Peters, Pauline E. 2010. “Our Daughters Inherit our Land, but our Sons Use Their Wives’ Fields: Matrilineal-Matrilocal Land Tenure and the New Land Policy in Malawi.” Journal of Eastern African Studies 4 (1): 179-199.

Author: Pauline E. Peters

Abstract:

Renewed efforts in recent years to reform land tenure policy in Sub-Saharan African countries have - in some cases - included provisions aimed at improving women's land rights. The premise of such provisions is that women's land rights under customary tenure are fragile, threatened, and/or in the process of being undermined. The matrilineal-matrilocal areas in Southern Malawi described here present a counter case. Only daughters are the heirs of their matrilineage's land, while sons use their wives' land or, in special circumstances, have temporary use of fields belonging to their female matrikin. This pattern has prevailed in the face of a long and continuing history of prejudice against matriliny. Now, a new land policy, not yet passed into law, includes an explicit aim to protect and improve land rights for women. Yet the means selected by the policy - land inheritance by both sons and daughters and extension of greater authority to traditional leaders in the administration of land - will be likely, if implemented, to have opposite effects in matrilineal-matrilocal areas.

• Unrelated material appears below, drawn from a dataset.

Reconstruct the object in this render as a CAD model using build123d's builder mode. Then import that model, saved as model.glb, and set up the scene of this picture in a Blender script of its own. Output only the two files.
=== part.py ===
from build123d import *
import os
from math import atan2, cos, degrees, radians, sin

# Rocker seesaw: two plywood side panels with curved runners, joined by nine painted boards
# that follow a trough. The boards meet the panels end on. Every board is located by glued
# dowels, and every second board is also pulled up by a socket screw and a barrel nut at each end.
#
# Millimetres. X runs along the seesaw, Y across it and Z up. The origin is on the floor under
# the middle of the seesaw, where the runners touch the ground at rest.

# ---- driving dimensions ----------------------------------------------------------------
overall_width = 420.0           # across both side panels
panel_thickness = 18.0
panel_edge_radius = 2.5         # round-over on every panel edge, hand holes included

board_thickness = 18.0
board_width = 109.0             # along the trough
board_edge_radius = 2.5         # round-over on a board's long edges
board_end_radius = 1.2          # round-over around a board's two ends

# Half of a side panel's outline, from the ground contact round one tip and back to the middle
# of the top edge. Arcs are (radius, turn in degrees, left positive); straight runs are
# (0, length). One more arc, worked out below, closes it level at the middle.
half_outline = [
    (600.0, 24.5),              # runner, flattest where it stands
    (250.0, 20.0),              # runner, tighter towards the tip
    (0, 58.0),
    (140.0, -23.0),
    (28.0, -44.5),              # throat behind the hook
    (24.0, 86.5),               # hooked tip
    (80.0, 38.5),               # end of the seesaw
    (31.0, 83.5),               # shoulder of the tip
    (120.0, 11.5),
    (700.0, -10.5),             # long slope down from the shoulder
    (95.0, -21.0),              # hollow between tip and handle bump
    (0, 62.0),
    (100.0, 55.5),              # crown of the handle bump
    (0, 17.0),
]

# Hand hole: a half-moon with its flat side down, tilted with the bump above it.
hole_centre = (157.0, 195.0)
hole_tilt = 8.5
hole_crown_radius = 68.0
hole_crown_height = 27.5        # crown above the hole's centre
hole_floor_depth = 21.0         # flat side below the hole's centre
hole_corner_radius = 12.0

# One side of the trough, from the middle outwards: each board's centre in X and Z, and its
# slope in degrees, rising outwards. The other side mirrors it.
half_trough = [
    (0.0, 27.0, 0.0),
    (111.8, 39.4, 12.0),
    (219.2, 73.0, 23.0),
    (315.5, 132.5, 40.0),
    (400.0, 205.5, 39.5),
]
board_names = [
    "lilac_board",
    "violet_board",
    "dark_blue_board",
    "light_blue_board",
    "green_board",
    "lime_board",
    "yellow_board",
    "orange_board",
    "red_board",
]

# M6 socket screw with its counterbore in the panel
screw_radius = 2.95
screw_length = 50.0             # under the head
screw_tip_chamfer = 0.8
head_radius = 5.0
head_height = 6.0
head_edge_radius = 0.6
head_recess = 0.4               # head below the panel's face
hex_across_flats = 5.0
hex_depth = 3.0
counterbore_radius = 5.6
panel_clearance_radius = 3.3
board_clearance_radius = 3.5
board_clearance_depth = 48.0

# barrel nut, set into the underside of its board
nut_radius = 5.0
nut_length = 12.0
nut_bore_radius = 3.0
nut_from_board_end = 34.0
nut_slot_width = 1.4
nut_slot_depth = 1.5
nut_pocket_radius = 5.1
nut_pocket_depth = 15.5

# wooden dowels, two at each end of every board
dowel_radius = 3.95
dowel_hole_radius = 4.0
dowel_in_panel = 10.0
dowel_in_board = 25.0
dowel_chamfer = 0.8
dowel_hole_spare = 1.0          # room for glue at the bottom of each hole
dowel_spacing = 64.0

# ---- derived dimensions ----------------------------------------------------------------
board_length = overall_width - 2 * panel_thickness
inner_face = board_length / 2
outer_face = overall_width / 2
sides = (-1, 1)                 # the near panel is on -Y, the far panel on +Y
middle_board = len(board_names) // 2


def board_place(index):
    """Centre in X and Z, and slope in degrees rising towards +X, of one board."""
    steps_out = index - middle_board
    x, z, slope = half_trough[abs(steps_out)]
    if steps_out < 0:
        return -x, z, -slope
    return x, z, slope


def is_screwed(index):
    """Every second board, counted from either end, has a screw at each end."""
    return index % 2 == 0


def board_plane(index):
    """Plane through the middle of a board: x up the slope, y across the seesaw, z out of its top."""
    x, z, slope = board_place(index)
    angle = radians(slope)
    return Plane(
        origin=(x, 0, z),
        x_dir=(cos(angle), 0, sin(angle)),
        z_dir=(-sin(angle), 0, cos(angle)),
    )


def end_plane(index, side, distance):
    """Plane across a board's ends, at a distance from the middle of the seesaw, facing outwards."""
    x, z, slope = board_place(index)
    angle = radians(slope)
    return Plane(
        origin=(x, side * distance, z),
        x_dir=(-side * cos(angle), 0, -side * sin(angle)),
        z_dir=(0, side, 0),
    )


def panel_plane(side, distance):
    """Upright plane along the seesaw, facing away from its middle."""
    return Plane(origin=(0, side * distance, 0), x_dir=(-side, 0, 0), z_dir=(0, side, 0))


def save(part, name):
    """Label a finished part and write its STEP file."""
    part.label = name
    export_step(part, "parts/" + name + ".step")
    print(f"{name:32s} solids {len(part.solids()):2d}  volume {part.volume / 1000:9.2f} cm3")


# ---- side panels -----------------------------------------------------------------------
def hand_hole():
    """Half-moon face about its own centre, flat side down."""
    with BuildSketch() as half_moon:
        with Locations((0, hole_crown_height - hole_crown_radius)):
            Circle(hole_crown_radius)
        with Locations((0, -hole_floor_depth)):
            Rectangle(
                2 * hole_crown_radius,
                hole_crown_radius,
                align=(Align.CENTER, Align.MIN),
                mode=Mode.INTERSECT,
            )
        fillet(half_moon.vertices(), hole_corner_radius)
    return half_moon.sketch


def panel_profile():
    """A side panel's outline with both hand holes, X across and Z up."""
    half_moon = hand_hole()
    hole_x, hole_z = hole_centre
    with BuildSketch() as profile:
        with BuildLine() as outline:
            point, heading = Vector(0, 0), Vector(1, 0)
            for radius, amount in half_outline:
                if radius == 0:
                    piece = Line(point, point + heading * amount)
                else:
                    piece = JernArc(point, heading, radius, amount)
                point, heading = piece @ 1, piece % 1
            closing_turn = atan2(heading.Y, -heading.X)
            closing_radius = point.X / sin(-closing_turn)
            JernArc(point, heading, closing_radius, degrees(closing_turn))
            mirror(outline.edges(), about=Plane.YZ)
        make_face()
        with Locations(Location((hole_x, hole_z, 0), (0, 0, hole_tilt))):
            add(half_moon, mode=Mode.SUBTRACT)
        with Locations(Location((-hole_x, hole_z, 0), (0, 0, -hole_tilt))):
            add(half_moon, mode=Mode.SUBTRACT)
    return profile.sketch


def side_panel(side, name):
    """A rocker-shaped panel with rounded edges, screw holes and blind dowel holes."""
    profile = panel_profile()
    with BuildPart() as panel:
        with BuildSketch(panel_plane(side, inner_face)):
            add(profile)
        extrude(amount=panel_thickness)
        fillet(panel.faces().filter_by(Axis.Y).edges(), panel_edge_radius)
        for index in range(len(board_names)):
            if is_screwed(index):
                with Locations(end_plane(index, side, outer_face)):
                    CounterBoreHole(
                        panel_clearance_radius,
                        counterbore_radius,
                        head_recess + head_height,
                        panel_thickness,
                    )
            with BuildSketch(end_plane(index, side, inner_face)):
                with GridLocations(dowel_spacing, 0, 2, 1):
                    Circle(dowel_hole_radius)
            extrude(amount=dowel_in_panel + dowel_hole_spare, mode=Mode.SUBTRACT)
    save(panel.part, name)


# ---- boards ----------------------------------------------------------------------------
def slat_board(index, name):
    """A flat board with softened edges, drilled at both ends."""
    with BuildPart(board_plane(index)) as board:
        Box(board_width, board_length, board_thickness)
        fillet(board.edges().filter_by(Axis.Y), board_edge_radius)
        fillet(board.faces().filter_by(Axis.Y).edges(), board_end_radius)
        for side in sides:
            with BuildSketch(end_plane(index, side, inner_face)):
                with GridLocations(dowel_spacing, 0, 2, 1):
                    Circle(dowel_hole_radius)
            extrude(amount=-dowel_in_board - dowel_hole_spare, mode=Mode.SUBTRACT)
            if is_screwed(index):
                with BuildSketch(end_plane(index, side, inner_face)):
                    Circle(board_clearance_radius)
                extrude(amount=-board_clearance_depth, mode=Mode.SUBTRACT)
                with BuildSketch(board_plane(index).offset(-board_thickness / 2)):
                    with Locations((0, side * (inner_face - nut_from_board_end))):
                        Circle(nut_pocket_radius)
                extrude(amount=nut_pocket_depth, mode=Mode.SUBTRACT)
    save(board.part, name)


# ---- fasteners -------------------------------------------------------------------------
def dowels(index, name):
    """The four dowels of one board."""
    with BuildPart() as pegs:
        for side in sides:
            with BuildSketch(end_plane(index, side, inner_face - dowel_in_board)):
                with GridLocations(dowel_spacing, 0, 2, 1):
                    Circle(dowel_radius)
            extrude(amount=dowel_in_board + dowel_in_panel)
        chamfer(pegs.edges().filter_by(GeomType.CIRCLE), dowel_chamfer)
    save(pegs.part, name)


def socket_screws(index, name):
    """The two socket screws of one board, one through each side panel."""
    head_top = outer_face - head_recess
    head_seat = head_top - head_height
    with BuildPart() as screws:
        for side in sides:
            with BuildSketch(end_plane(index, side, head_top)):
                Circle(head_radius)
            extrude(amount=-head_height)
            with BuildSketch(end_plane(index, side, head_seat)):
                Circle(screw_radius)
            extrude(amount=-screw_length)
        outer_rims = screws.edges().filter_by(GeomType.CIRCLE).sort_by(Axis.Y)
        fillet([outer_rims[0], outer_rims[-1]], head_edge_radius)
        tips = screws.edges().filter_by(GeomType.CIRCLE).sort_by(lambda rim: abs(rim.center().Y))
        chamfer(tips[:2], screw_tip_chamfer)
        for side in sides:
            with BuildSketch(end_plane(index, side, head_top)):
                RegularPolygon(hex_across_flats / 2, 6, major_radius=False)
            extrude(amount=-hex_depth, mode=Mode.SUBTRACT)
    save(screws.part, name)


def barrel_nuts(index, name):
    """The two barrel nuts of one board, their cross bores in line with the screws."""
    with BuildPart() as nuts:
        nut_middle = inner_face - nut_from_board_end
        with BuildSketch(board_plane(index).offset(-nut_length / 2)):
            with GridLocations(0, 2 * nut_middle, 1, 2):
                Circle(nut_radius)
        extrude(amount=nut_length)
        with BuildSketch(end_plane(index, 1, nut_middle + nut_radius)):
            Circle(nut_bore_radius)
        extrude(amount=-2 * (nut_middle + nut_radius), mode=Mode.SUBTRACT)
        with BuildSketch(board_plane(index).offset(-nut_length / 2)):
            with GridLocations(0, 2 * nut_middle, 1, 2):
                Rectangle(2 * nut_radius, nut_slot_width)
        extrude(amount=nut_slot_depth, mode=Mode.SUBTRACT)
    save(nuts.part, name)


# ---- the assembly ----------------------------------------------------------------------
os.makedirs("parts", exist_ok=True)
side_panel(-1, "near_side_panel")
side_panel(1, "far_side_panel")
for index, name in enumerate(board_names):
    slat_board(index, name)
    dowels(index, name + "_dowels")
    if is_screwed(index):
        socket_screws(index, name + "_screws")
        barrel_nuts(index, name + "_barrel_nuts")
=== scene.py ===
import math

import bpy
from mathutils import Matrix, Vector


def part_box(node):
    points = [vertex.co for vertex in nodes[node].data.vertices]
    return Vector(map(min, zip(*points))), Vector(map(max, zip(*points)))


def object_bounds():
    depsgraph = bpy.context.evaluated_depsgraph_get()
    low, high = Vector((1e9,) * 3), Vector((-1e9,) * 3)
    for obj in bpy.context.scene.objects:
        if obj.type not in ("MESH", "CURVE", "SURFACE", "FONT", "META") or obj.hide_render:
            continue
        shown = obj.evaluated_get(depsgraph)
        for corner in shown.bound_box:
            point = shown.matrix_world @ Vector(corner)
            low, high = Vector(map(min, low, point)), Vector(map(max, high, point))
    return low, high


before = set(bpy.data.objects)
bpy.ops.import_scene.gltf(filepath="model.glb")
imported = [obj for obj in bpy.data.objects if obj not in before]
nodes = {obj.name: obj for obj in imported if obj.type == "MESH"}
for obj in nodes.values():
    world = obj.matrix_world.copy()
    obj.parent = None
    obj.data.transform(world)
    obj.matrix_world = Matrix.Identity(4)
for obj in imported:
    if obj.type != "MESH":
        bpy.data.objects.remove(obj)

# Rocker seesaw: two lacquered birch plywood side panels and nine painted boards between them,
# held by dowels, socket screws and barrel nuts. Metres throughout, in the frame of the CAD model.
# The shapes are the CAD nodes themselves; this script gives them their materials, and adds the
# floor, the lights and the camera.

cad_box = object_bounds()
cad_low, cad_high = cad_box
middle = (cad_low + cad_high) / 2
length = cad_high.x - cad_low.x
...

Keywords: matrilineal-matrilocal, land tenure, settlement schemes, gender equity, land policy

Annotation:

  • This article is significant in that it confronts the notion that women’s land rights are always “secondary” and “fragile” through examining a matrilineal-matrilocal area where women have the dominant position in land inheritance, instead of the well documented cases of patrilineal-patrilocal areas, where men tend to be in control of land allocation. It highlights the need to consider how land policies intended to strengthen the tenure security of women can, in certain locations, serve to decrease tenure security in areas where women already have a dominant position in land administration. However in arguing that the policy will have a negative impact on women’s control over land rights in matrilineal areas, Peters neglects the positive effects that the new land law will have in improving the tenure security of men in matrilineal areas, increasing gender equity in land rights.
  • Peters defines matrilineal and matrilocal principles: “that is, inheritance and succession run through the female line so that children are members of their mother's lineage, the heir to a male authority holder is his sister's son, and, on marriage, husbands move to their wives' village.” (182)
  • Impact of policy on matrilineal areas: The policy provides for all children, irrespective of sex, to inherit land from their parents. Paradoxically, if actually implemented, this would greatly reduce women's existing rights in matrilineal-matrilocal areas by including sons as equal heirs, even though it may provide more rights for some women in patrilineal-patrilocal areas.
  • Responding to claims that policy would enhance gender equity in land acquisition in both patrilineal and matrilineal social systems, the author says it "appears laudable. However, not only would such changes be a 'departure from existing norms and practices' and hence likely to stimulate 'esistance', but, if put into practice, they would fundamentally reshape kinship and residence patterns and the multiple social relations involved therein.” (191)

Quotes:

“In the many domains of life governed by kinship in this matrilineal-matrilocal area, women exercise considerable authority alongside their brothers. Thus, the brother who is selected as the mwini mbumba is consulted by his sisters in times of important decisions, such as the treatment of an illness, marriage disputes, funeral arrangements, and so on. But he works closely with his sisters in deciding these matters even though he announces the final decision. Beyond these kinship and village domains, however, male authority is the norm in Malawi, and women are largely marginalized.” (184)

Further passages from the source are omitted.